Sunday, June 21, 2015

米 Kome Part III

Living in Katsura I see things people in the heart of Kyoto don't see.  Situated along the Katsura River it is a semi-rural community with small farms occupying as much real-estate as homes and businesses.  This means I see farmers at work doing their thing.  I see the land tilled, seeds sewn and the crops harvested.  I imagine for the average Japanese person this is terribly mundane.  But for a non-native city boy it is all very interesting.

When I arrived last September the kome (rice) was ready for harvest (see my post from October 18).  I watched through the winter and spring as these fallow fields were plowed and harrowed over and over.  Small sections of the less than one-acre plots were planted with different vegetables: cabbage, beans, etc., but mostly the land lay bare.

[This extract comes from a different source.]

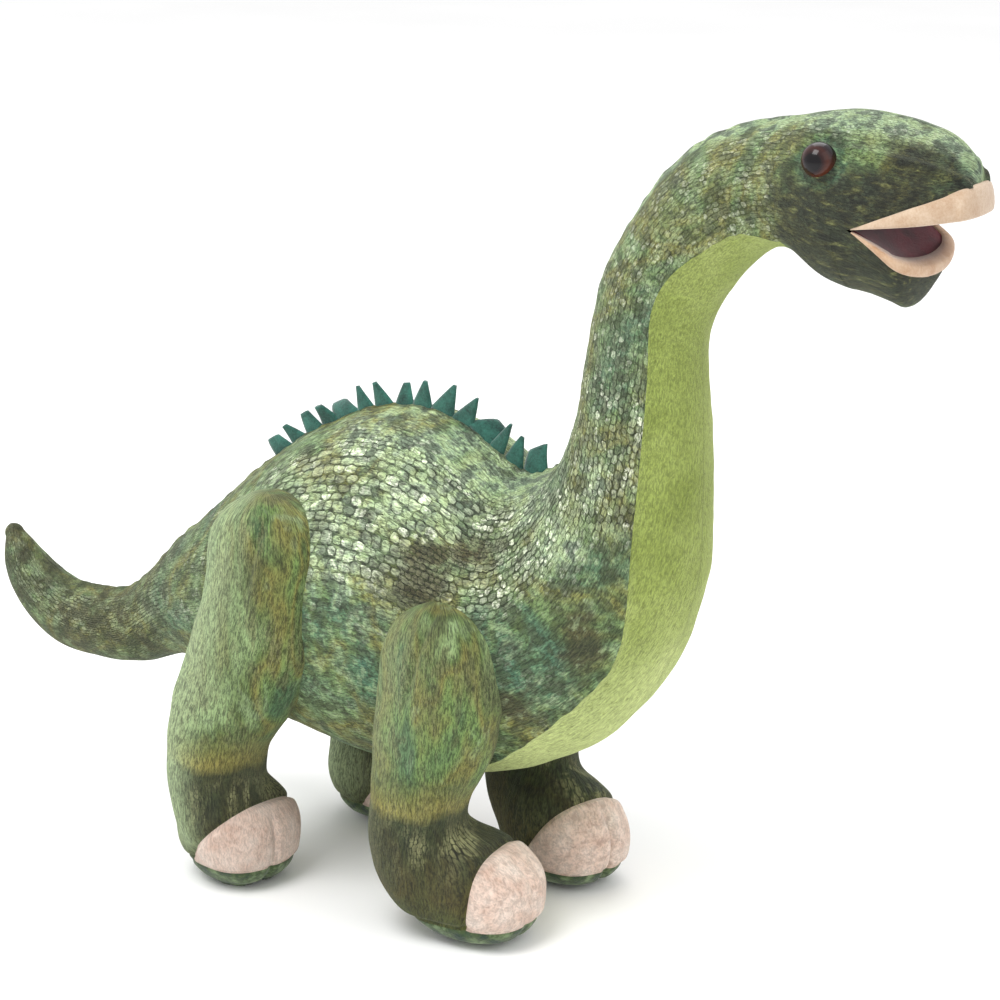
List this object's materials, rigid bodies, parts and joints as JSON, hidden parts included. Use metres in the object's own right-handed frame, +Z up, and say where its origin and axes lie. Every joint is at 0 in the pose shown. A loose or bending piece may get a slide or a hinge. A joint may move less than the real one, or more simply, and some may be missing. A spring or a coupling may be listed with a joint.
{
  "type": "stuffed dinosaur",
  "caption": "Standing plush long-necked dinosaur with printed scale panels, lime throat and belly panel, felt back spikes, felt lips, domed eyes and a raised curled tail.",
  "frame": {"origin": "on the floor, below the middle of the bounding box", "axes": "+X towards the nose, +Y towards the animal's left, +Z up"},
  "size_m": [0.4304, 0.1312, 0.3194],
  "materials": {
    "scale_plush": "short-pile plush printed with mottled green scales and thin foil highlights",
    "lime_plush": "short lime-green velour pile",
    "toe_plush": "fluffy pinkish-cream plush",
    "spike_felt": "teal felt",
    "lip_felt": "cream felt",
    "mouth_felt": "dark maroon felt",
    "stuffing": "polyester fibre filling",
    "eye_plastic": "glossy dark brown with a black pupil",
    "washer_plastic": "natural plastic"
  },
  "bodies": {
    "trunk": {"back_spikes": "spike_felt", "trunk_front_panel": "lime_plush", "trunk_panel_left": "scale_plush", "trunk_panel_right": "scale_plush", "trunk_stuffing": "stuffing"},
    "tail_base": {"tail_base_panel_left": "scale_plush", "tail_base_panel_right": "scale_plush", "tail_base_stuffing": "stuffing"},
    "tail_tip": {"tail_tip_panel_left": "scale_plush", "tail_tip_panel_right": "scale_plush", "tail_tip_stuffing": "stuffing"},
    "neck_lower": {"neck_lower_front_panel": "lime_plush", "neck_lower_panel_left": "scale_plush", "neck_lower_panel_right": "scale_plush", "neck_lower_stuffing": "stuffing"},
    "neck_upper": {"neck_upper_front_panel": "lime_plush", "neck_upper_panel_left": "scale_plush", "neck_upper_panel_right": "scale_plush", "neck_upper_stuffing": "stuffing"},
    "head": {"crown_gusset": "scale_plush", "eye_left": "eye_plastic", "eye_right": "eye_plastic", "eye_washer_left": "washer_plastic", "eye_washer_right": "washer_plastic", "head_panel_left": "scale_plush", "head_panel_right": "scale_plush", "head_stuffing": "stuffing", "palate_lining": "mouth_felt", "upper_lip": "lip_felt"},
    "jaw": {"chin_panel": "scale_plush", "jaw_stuffing": "stuffing", "lower_lip": "lip_felt", "mouth_lining": "mouth_felt"},
    "front_right_leg": {"front_right_leg_inner_panel": "scale_plush", "front_right_leg_outer_panel": "scale_plush", "front_right_leg_stuffing": "stuffing", "front_right_sole": "scale_plush", "front_right_toe_cap": "toe_plush"},
    "front_left_leg": {"front_left_leg_inner_panel": "scale_plush", "front_left_leg_outer_panel": "scale_plush", "front_left_leg_stuffing": "stuffing", "front_left_sole": "scale_plush", "front_left_toe_cap": "toe_plush"},
    "hind_right_leg": {"hind_right_leg_inner_panel": "scale_plush", "hind_right_leg_outer_panel": "scale_plush", "hind_right_leg_stuffing": "stuffing", "hind_right_sole": "scale_plush", "hind_right_toe_cap": "toe_plush"},
    "hind_left_leg": {"hind_left_leg_inner_panel": "scale_plush", "hind_left_leg_outer_panel": "scale_plush", "hind_left_leg_stuffing": "stuffing", "hind_left_sole": "scale_plush", "hind_left_toe_cap": "toe_plush"}
  },
  "joints": [
    {"name": "neck_pitch", "type": "hinge", "parent": "trunk", "child": "neck_lower", "pos_m": [0.092, 0, 0.178], "axis": [0, 1, 0], "range_deg": [-10, 10], "stiffness_Nm_per_rad": 2, "springref_deg": -0.52},
    {"name": "neck_lean", "type": "hinge", "parent": "neck_lower", "child": "neck_upper", "pos_m": [0.094, 0, 0.224], "axis": [1, 0, 0], "range_deg": [-12, 12], "stiffness_Nm_per_rad": 1.5},
    {"name": "head_nod", "type": "hinge", "parent": "neck_upper", "child": "head", "pos_m": [0.139, 0, 0.29], "axis": [0, 1, 0], "range_deg": [-15, 15], "stiffness_Nm_per_rad": 1, "springref_deg": -0.34},
    {"name": "jaw_drop", "type": "hinge", "parent": "head", "child": "jaw", "pos_m": [0.182, 0, 0.283], "axis": [0, 1, 0], "range_deg": [-8, 8], "stiffness_Nm_per_rad": 0.3},
    {"name": "tail_swish", "type": "hinge", "parent": "trunk", "child": "tail_base", "pos_m": [-0.115, 0, 0.096], "axis": [0, 0, 1], "range_deg": [-20, 20], "stiffness_Nm_per_rad": 0.8},
    {"name": "tail_curl", "type": "hinge", "parent": "tail_base", "child": "tail_tip", "pos_m": [-0.163, 0, 0.078], "axis": [0, 1, 0], "range_deg": [-20, 20], "stiffness_Nm_per_rad": 0.5},
    {"name": "front_right_swing", "type": "hinge", "parent": "trunk", "child": "front_right_leg", "pos_m": [0.033, -0.046, 0.109], "axis": [0, 1, 0], "range_deg": [-14, 7], "stiffness_Nm_per_rad": 1.2},
    {"name": "front_left_swing", "type": "hinge", "parent": "trunk", "child": "front_left_leg", "pos_m": [0.033, 0.046, 0.109], "axis": [0, 1, 0], "range_deg": [-14, 7], "stiffness_Nm_per_rad": 1.2},
    {"name": "hind_right_swing", "type": "hinge", "parent": "trunk", "child": "hind_right_leg", "pos_m": [-0.045, -0.046, 0.138], "axis": [0, 1, 0], "range_deg": [-6, 14], "stiffness_Nm_per_rad": 1.2},
    {"name": "hind_left_swing", "type": "hinge", "parent": "trunk", "child": "hind_left_leg", "pos_m": [-0.045, 0.046, 0.138], "axis": [0, 1, 0], "range_deg": [-3, 14], "stiffness_Nm_per_rad": 1.2}
  ]
}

At the end of May something curious happened.  Following days of intense ploughing, the fields were suddenly flooded with water.  There is a complex network of little channels that seem to criss-cross every street in Katsura.  I assumed these functioned as kinds of storm drains.  This may be.  But they also function as an irrigation system diverting water from the river to the rice paddies.

Rice seedlings at planting
The fields, now under about 6 inches (15cm) of water, turned a bright, almost neon green.  I couldn't determine if this was a natural occurring phenomenon or an agricultural additive.  The planting came next and was remarkably swift.  Trays of rice seedlings were fed through a small jet-ski-shaped tractor pushed along by the farmer in his tall rubber boots.  This machine saves him from the back breaking labor of sticking the seedlings into the murky water by hand one at a time.  It also makes for incredibly straight and perfectly spaced rows of rice plants.

The frogs arrive about the same time as the rice seedlings.  As soon as the sun sets each day they begin singing.  It is a hilarious chorus that fills the warm nights interrupted only by a passing dog.  Where did they come from I wonder.  And where do they go during the day?  I've yet to see one of these raucous amphibians.